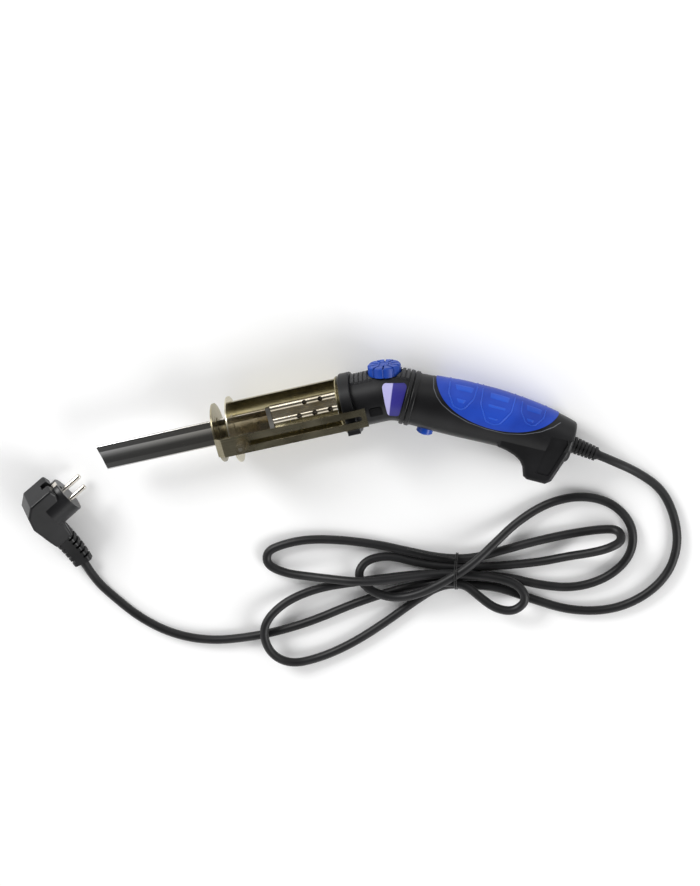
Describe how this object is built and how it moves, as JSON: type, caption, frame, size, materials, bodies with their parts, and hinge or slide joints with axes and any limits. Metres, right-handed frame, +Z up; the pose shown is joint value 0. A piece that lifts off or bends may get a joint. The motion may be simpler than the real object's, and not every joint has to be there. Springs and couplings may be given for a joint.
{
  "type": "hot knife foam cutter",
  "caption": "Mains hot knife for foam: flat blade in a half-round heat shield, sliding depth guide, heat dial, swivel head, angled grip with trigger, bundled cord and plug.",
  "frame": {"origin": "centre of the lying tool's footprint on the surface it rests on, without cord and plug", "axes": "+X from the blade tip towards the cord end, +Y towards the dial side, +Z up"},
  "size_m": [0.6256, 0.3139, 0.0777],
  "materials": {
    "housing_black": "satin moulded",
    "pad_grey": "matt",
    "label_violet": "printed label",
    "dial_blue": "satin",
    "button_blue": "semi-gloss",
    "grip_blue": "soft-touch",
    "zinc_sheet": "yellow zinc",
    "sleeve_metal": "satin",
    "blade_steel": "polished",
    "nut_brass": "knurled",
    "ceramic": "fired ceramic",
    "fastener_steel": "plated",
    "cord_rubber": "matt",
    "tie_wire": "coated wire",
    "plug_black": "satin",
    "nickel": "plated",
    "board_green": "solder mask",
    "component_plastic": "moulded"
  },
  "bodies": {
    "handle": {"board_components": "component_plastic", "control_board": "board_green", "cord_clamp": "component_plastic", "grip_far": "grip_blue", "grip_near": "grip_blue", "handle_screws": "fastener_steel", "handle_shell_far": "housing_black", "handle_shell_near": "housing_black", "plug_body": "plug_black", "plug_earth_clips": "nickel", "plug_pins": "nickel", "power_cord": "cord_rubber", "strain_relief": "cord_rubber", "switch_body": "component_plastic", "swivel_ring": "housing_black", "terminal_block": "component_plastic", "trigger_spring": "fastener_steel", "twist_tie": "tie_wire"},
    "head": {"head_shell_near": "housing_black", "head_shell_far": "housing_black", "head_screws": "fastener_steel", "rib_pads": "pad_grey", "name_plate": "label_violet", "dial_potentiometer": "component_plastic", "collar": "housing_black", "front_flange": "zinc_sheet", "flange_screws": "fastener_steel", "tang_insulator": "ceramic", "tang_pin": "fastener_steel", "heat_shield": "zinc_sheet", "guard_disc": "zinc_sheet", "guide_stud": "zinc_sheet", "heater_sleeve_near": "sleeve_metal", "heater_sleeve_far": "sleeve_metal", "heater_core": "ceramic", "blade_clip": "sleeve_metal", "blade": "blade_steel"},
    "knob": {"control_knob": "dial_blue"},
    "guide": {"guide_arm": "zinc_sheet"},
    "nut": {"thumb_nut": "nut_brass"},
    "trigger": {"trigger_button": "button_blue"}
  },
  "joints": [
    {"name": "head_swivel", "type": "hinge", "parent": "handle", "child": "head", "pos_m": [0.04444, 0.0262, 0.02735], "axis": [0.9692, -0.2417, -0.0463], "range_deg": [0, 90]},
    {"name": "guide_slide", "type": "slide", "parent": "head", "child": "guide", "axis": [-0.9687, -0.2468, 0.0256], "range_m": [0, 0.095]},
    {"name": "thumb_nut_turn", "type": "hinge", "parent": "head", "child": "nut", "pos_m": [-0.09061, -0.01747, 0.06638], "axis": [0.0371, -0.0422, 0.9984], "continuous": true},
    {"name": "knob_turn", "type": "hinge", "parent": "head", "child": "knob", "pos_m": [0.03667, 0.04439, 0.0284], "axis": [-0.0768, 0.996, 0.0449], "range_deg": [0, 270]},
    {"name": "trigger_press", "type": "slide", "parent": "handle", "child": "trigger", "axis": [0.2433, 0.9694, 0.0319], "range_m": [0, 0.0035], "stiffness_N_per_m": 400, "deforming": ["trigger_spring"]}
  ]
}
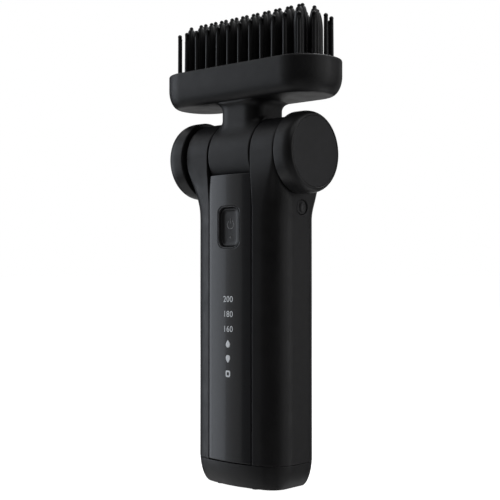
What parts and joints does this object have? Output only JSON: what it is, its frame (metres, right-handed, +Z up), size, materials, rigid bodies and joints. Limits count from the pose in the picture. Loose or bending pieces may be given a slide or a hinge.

━━━━━━━━━━━━━━━━━━━━━━━━━━━━━━

THE EXERCISE -
Repeat the records above exactly as they appear.

ANSWER FOR THE TASK -
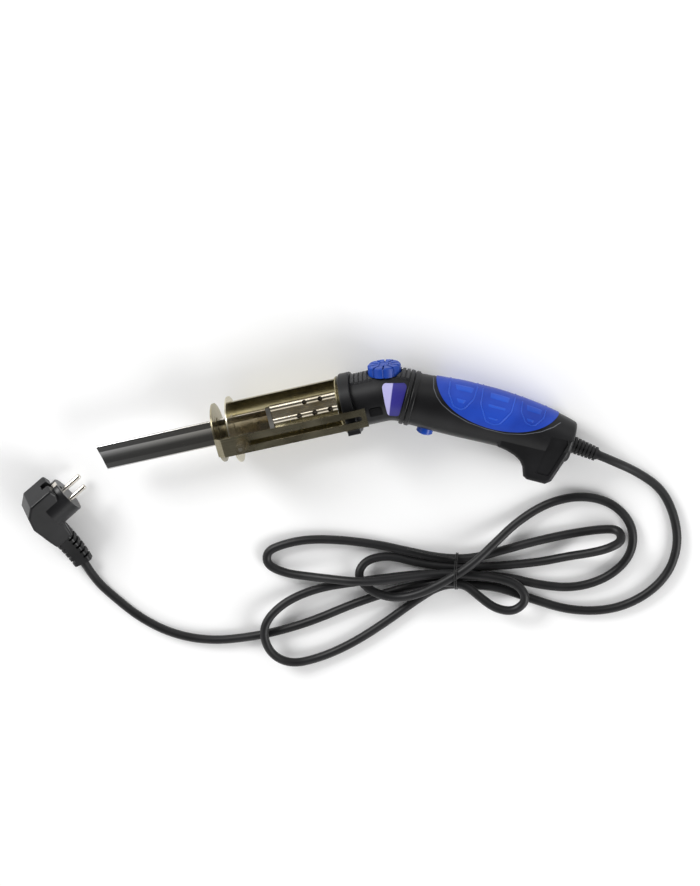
Describe how this object is built and how it moves, as JSON: type, caption, frame, size, materials, bodies with their parts, and hinge or slide joints with axes and any limits. Metres, right-handed frame, +Z up; the pose shown is joint value 0. A piece that lifts off or bends may get a joint. The motion may be simpler than the real object's, and not every joint has to be there. Springs and couplings may be given for a joint.
{
  "type": "hot knife foam cutter",
  "caption": "Mains hot knife for foam: flat blade in a half-round heat shield, sliding depth guide, heat dial, swivel head, angled grip with trigger, bundled cord and plug.",
  "frame": {"origin": "centre of the lying tool's footprint on the surface it rests on, without cord and plug", "axes": "+X from the blade tip towards the cord end, +Y towards the dial side, +Z up"},
  "size_m": [0.6256, 0.3139, 0.0777],
  "materials": {
    "housing_black": "satin moulded",
    "pad_grey": "matt",
    "label_violet": "printed label",
    "dial_blue": "satin",
    "button_blue": "semi-gloss",
    "grip_blue": "soft-touch",
    "zinc_sheet": "yellow zinc",
    "sleeve_metal": "satin",
    "blade_steel": "polished",
    "nut_brass": "knurled",
    "ceramic": "fired ceramic",
    "fastener_steel": "plated",
    "cord_rubber": "matt",
    "tie_wire": "coated wire",
    "plug_black": "satin",
    "nickel": "plated",
    "board_green": "solder mask",
    "component_plastic": "moulded"
  },
  "bodies": {
    "handle": {"board_components": "component_plastic", "control_board": "board_green", "cord_clamp": "component_plastic", "grip_far": "grip_blue", "grip_near": "grip_blue", "handle_screws": "fastener_steel", "handle_shell_far": "housing_black", "handle_shell_near": "housing_black", "plug_body": "plug_black", "plug_earth_clips": "nickel", "plug_pins": "nickel", "power_cord": "cord_rubber", "strain_relief": "cord_rubber", "switch_body": "component_plastic", "swivel_ring": "housing_black", "terminal_block": "component_plastic", "trigger_spring": "fastener_steel", "twist_tie": "tie_wire"},
    "head": {"head_shell_near": "housing_black", "head_shell_far": "housing_black", "head_screws": "fastener_steel", "rib_pads": "pad_grey", "name_plate": "label_violet", "dial_potentiometer": "component_plastic", "collar": "housing_black", "front_flange": "zinc_sheet", "flange_screws": "fastener_steel", "tang_insulator": "ceramic", "tang_pin": "fastener_steel", "heat_shield": "zinc_sheet", "guard_disc": "zinc_sheet", "guide_stud": "zinc_sheet", "heater_sleeve_near": "sleeve_metal", "heater_sleeve_far": "sleeve_metal", "heater_core": "ceramic", "blade_clip": "sleeve_metal", "blade": "blade_steel"},
    "knob": {"control_knob": "dial_blue"},
    "guide": {"guide_arm": "zinc_sheet"},
    "nut": {"thumb_nut": "nut_brass"},
    "trigger": {"trigger_button": "button_blue"}
  },
  "joints": [
    {"name": "head_swivel", "type": "hinge", "parent": "handle", "child": "head", "pos_m": [0.04444, 0.0262, 0.02735], "axis": [0.9692, -0.2417, -0.0463], "range_deg": [0, 90]},
    {"name": "guide_slide", "type": "slide", "parent": "head", "child": "guide", "axis": [-0.9687, -0.2468, 0.0256], "range_m": [0, 0.095]},
    {"name": "thumb_nut_turn", "type": "hinge", "parent": "head", "child": "nut", "pos_m": [-0.09061, -0.01747, 0.06638], "axis": [0.0371, -0.0422, 0.9984], "continuous": true},
    {"name": "knob_turn", "type": "hinge", "parent": "head", "child": "knob", "pos_m": [0.03667, 0.04439, 0.0284], "axis": [-0.0768, 0.996, 0.0449], "range_deg": [0, 270]},
    {"name": "trigger_press", "type": "slide", "parent": "handle", "child": "trigger", "axis": [0.2433, 0.9694, 0.0319], "range_m": [0, 0.0035], "stiffness_N_per_m": 400, "deforming": ["trigger_spring"]}
  ]
}
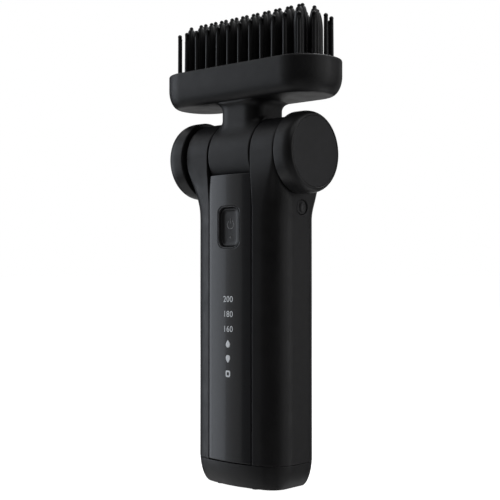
What parts and joints does this object have? Output only JSON: what it is, its frame (metres, right-handed, +Z up), size, materials, rigid bodies and joints. Limits count from the pose in the picture. Loose or bending pieces may be given a slide or a hinge.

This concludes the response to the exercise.